ST sometimes doesn't display SRT subtitles (ansi->utf8 conversion bug)
|Assignee:||Andreas Smas||% Done:|
|Found in version:||All||Platform:||Linux|
I'm currently watching a movie split into 3 parts (Bei Qing Cheng Shi (CD1) CD2 and CD3).
While the associated subtitles of CD1 are properly decoded and rendered, the ones from CD2 are not rendered. When checking the debug mode, it says that the subtitle file is 'not valid UTF-8. Decoding it as ISO-8859-1 (Latin-1)'. However, nothing is displayed on the screen. Both subtitle files are formatted in the exact same way (I'm attaching both).
#6 Updated by Ema Nymton over 7 years ago
- File Engrenages.S02E02.DVDrip.576p.H264.en.srt added
Sorry for the late feedback Andreas... ! I had the same issue with another file, see attached.
01:48:39.999: Subtitles [INFO]:smb://192.168.1.103/Downloads/Engrenages.Season.2.DVDrip.576p.H264//Engrenages.S02E03.DVDrip.576p.H264.en.srt is not valid UTF-8. Decoded as windows-1252 (detected language: en)
Basically, ST falls back to windows-1252 charset when it detects a non-UTF-8 file when the 'Default character set' option in ST is set to 'Auto'. My sample file is in ANSI.
The subtitle is not decoded anymore from line 379 onwards. This line includes some characters that are not part of the ANSI charset and are therefore not decoded properly. However, this shouldn't prevent the subtitle to be further decoded. I'm personally fine with an occasional mojibake
Note that the problem can be resolved by manually setting the 'Default character set' to any other value. Even Latin-2 will work and will actually display some mojibakes when playing line 379
02:00:54.569: Subtitles [INFO]:smb://192.168.1.103/Downloads/Engrenages.Season.2.DVDrip.576p.H264//Engrenages.S02E02.DVDrip.576p.H264.en.srt is not valid UTF-8. Decoded as ISO-8859-2 (Latin-2) (specified by user)
I think ST should still display the subtitles even if the file includes some characters that cannot be rendered in the charset the file is coded in.

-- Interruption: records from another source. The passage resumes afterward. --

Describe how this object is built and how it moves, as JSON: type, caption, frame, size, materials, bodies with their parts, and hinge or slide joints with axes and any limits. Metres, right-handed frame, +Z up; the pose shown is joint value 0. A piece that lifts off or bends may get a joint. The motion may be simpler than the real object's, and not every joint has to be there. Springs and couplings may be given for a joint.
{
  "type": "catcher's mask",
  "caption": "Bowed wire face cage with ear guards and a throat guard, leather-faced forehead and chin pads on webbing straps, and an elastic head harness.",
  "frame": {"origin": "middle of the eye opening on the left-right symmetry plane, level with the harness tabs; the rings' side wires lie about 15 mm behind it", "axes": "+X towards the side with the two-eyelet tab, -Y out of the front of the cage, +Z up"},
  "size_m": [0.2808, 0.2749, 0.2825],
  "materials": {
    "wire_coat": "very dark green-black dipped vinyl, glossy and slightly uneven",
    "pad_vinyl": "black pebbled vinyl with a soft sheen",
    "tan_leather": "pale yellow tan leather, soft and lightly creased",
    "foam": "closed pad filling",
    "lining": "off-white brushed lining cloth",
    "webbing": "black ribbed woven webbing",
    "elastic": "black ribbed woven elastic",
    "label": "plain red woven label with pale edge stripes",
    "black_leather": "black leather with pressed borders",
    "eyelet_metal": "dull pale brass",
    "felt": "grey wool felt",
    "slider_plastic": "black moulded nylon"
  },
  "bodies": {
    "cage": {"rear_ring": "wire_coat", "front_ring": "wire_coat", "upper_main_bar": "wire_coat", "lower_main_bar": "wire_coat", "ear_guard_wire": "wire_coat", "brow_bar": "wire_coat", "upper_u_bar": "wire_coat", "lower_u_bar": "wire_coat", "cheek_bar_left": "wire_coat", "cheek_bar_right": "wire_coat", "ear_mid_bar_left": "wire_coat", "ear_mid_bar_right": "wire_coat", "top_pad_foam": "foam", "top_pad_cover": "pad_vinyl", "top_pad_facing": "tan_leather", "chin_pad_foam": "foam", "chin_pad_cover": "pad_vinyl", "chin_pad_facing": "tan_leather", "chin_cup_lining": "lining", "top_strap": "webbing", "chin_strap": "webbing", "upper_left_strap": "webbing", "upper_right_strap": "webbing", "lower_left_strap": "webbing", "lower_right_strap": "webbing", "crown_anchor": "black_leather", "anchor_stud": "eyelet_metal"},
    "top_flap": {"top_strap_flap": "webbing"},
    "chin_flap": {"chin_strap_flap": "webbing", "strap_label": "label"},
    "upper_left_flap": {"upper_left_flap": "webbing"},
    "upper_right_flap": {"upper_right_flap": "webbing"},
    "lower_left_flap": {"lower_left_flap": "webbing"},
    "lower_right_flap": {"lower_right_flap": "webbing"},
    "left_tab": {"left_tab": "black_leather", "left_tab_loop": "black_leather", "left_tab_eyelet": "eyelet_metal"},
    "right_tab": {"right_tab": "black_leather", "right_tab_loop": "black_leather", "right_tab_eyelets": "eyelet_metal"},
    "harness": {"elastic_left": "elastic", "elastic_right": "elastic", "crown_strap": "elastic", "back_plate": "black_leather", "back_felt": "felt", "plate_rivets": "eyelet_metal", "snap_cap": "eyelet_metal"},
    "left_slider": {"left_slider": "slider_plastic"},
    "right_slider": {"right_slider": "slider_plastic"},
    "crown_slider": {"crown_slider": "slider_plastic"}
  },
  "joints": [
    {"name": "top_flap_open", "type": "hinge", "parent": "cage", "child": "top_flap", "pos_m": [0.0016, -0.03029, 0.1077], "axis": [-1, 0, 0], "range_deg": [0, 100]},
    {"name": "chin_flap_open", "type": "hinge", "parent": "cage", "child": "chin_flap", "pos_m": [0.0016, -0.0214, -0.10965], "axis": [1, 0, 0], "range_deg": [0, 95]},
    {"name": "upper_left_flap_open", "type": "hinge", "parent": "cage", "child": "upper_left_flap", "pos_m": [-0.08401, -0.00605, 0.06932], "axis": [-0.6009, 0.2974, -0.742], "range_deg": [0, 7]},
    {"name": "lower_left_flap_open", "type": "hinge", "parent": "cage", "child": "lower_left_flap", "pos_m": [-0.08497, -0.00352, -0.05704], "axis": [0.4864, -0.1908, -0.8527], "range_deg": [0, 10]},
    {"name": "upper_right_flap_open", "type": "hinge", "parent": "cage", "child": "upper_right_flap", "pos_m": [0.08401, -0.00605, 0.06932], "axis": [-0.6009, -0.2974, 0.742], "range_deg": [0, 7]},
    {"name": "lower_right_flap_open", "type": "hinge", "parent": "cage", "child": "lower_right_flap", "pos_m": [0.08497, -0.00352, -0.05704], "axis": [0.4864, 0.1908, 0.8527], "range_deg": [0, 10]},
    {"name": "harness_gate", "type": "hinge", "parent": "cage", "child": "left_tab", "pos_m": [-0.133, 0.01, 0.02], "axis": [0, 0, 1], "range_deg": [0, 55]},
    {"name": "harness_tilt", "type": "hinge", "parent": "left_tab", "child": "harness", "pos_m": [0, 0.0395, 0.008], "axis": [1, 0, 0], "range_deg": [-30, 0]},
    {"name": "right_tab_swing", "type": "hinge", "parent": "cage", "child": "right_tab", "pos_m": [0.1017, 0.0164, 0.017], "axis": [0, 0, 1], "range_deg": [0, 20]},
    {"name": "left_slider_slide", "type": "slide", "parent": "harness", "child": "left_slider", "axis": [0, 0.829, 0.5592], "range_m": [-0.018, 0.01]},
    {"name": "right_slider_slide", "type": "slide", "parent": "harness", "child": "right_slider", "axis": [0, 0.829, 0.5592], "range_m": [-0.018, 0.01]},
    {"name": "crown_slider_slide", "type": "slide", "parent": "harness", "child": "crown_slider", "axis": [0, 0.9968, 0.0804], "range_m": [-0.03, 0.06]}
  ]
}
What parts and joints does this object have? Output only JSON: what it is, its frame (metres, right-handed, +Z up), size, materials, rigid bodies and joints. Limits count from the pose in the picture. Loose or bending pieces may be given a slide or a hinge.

#8 Updated by Leonid Protasov over 7 years ago
Still reproducible on 4.3.739.
Both files are coded the same. But on first file:
Subtitles [DEBUG]: Trying to load file:///root/Video/Bei Qing Cheng Shi (CD1).srt Subtitles [DEBUG]: Loaded file:///root/Видео/Bei Qing Cheng Shi (CD1).srt OK
Subtitles [DEBUG]: Trying to load file:///root/Video/Bei Qing Cheng Shi (CD2).srt Subtitles [INFO]: file:///root/Video/Bei Qing Cheng Shi (CD2).srt is not valid UTF-8. Decoded as ISO-8859-1 (detected language: en) Subtitles [DEBUG]: Loaded file:///root/Video/Bei Qing Cheng Shi (CD2).srt OK
With first file subtitles are displayng but on second not.
That is interesting that if you open first file in Notepad++ it is detected as ANSI as UTF-8
and second just ANSI.
If you open them in hex editor - they coded the same. Looks like a bug in detection algo...
#10 Updated by Leonid Protasov over 7 years ago
- Subject changed from ST sometimes doesn't display SRT subtitles (codepage detection issue) to ST sometimes doesn't display SRT subtitles (ansi->utf8 conversion bug)
All affected srt are plain ansi coded. But when detection algo says it's not UTF8 and converts them to ISO, something goes wrong as converted subs are not displayed at all.